Muncy is the saxophonist of the International Contemporary Ensemble (ICE), a Chicago- and NYC-based organization dedicated to reshaping the way music is created and experienced. With a modular makeup of 33 members performing in forces ranging from soloists to large ensembles, ICE functions as performer, presenter, and educator, advancing the music of our time by developing innovative new works and new strategies for audience engagement—redefining concert music as it brings together new work and new listeners in the 21st century. During the 2015-16 season, the ensemble will present more than 135 concerts worldwide, including many which are free and open to the public, presented through the ensemble’s new initiative, OpenICE, which offers barrier-free experiences for diverse audiences.
This unique performance is part of a larger residency project, in which Tepfer and the members of ICE will be presenting free community lectures at the Mountain Top Library in Tannersville.
There will be a post performance question and answer session with the artists. Tickets are $25 and can be purchased individually, or a season subscription for all four spring Catskill Jazz programs at the Fisher Center is available for $95. For tickets and more information go to the Fisher Center at Bard College or call the box office at 845-758-7900.
Acoustic Informatics is part of an outstanding line up of jazz concerts to be performed at the Fisher Center from January through April, curated and developed specifically for this special series. A season subscription for all four spring Catskill Jazz programs at the Fisher Center is available for $95. For tickets and more information go to the Fisher Center at Bard College or call the box office at 845-758-7900.
Friday, February 12, at 8 p.m.
The Ellington Effect: A Centennial Tribute to Billy Strayhorn
Fisher Center, LUMA Theater
Five remarkable emerging jazz artists honor Billy Strayhorn, Duke Ellington’s most longstanding collaborator, striving to recreate “The Ellington Effect,” his unrivaled ability to combine his players’ distinctive tone color and set of emotions to produce a unique sound.
Led by Walking Distance’s Caleb Curtis on saxophone, the evening features Marquis Hill, trumpet; Mike Fahie, trombone; Adam Coté, bass; and Jeremy Siskind, piano, in a concert straight out of jazz heaven.
Saturday, March 19 at 8 p.m.
Improv Cubed: From Bach to the Great American Songbook
Fisher Center, LUMA Theater
Experience the secret past of improvisation from Bach to the Great American Songbook as classical pianist Tanya Gabrielian and jazz pianist Chris Pattishall join virtuoso André Mehmari on double piano in a musical journey spanning 300 years and layered with masterful improvisations.

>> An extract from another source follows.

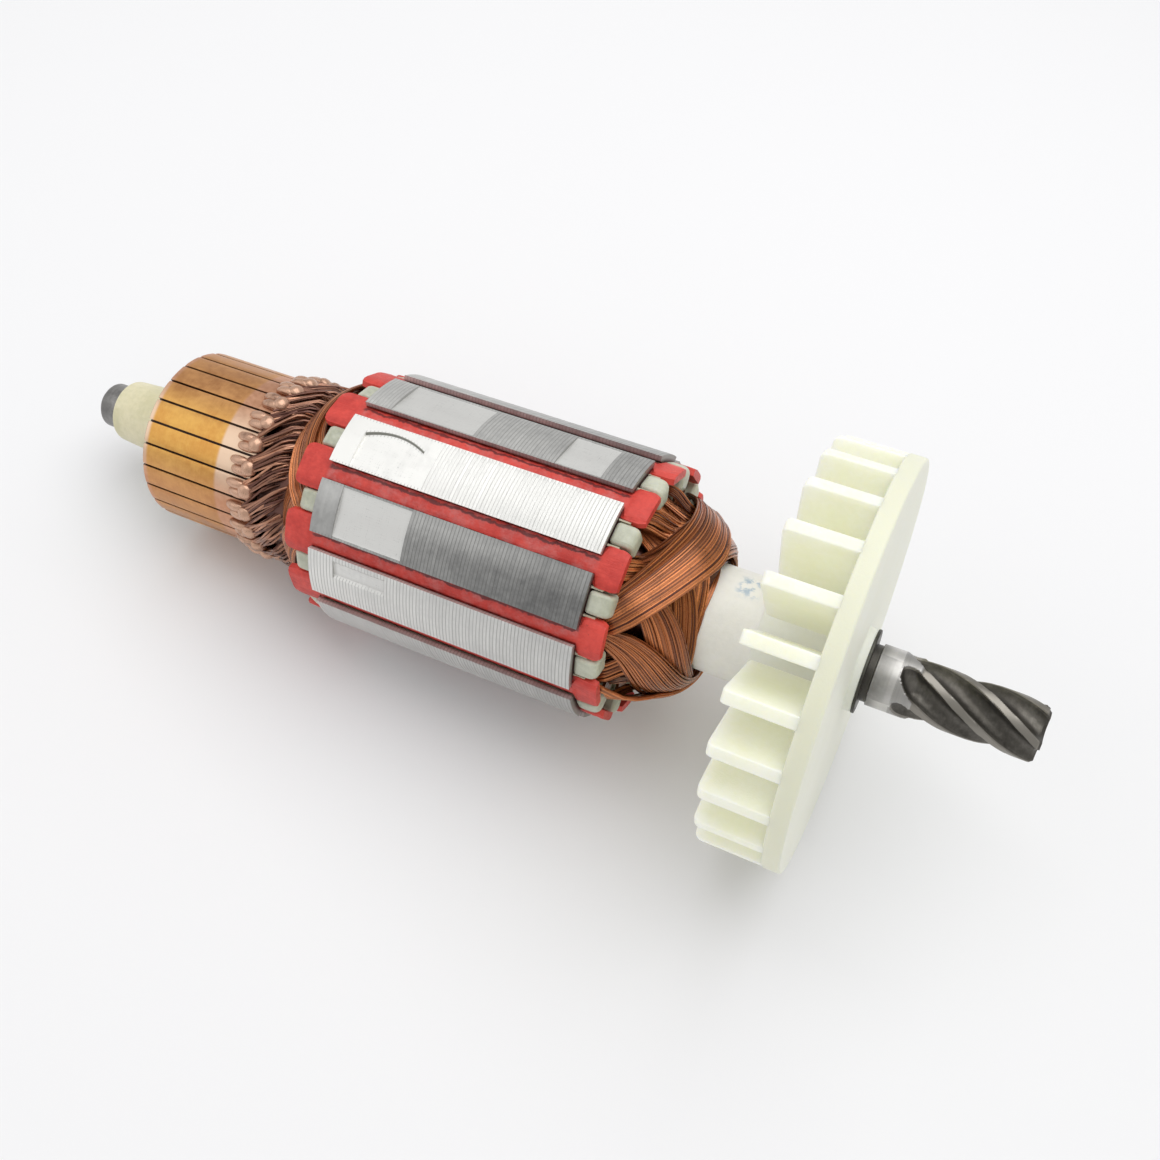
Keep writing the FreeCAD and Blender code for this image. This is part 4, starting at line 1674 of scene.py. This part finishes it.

History’s best composers were expected to churn out improvisational masterpieces with regularity, so why are our associations with improvisation so deeply tied to jazz, yet so little to the classic musical past? In this special concert, three pianists recreate the rich and hidden history of improvisation with variations on works by Bach, Scarlatti, Schubert, and music from ragtime, Brazilian choro, and the Great American Songbook.
Saturday, April 16 at 8pm
Salute to Africa!
Fisher Center, Sosnoff Theater
Experience the irresistible grooves of South African jazz that inspired Paul Simon’s Graceland with UHADI, masters of Johannesburg’s jazz scene. Following their successful 2014 U.S. tour, UHADI comes to the Fisher Center for the final performance of their 2015 nationwide tour in a salute to Africa.
UHADI is led by saxophonist McCoy Mrubata and features trumpeter Feya Faku, pianist Paul Hanmer, bassist Herbie Tsoaeli, and drummer Justin Badenhorst. In what promises to be a celebratory and joyful evening, UHADI will be joined by a host of special guests, including master Afro-Latin trombonist Chris Washburne, rising star South African vocalist Vuyo Sotashe, Zimbabwean mbira virtuoso Tanyaradzwa Tawengwa, blues guitarist Gary Wittner, saxophonist TK Blue, and vocal sensation Jazzmeia Horn, winner of the 2015 Thelonious Monk Institute Competition.
The Catskill Jazz Factory
A sister program of the 23Arts Initiative, the Catskill Jazz Factory is a nonprofit program founded in 2012 by Hudson Valley residents Piers and Lucy Playfair.
A powerful new arts model, the program offers in-school workshops and concerts, artist residencies, and world-class performances throughout the Hudson Valley. Through this programming, the Catskill Jazz Factory supports some of today’s best young jazz artists with educational, creative, and performance opportunities at diverse venues across the region. By partnering with educational facilities, arts organizations, and a variety of local non-profits and businesses, the Catskill Jazz Factory encourages audiences of all ages to participate in community building through jazz.
The Richard B. Fisher Center for the Performing Arts at Bard College
Named for the late Richard B. Fisher, the former chair of Bard’s Board of Trustees, the Fisher Center has become an influential force in performing arts programming, earning critical acclaim for innovative productions of opera, orchestral, chamber, dance, and theater programs. The Center was designed by legendary architect Frank Gehry and distinguished acoustician Yasuhisa Toyota, and has received international praise for its breathtaking architecture and superb sound.
Each summer the Fisher Center presents the Bard SummerScape festival, eight weeks of performing arts programs reflecting the life and times of the featured composer of the esteemed Bard Music Festival, now celebrating its 26th year. Fall and spring seasons include original productions, special one-night-only concerts, and touring artists from around the globe.
The Fisher Center is home to the Bard College Theater & Performance and Dance Programs, providing students access to exceptional theater facilities and opportunities to work with professional directors and dramaturges on publicly attended productions throughout the year. The Bard College Conservatory of Music and Bard College Music Program stage regular orchestral and chamber concerts.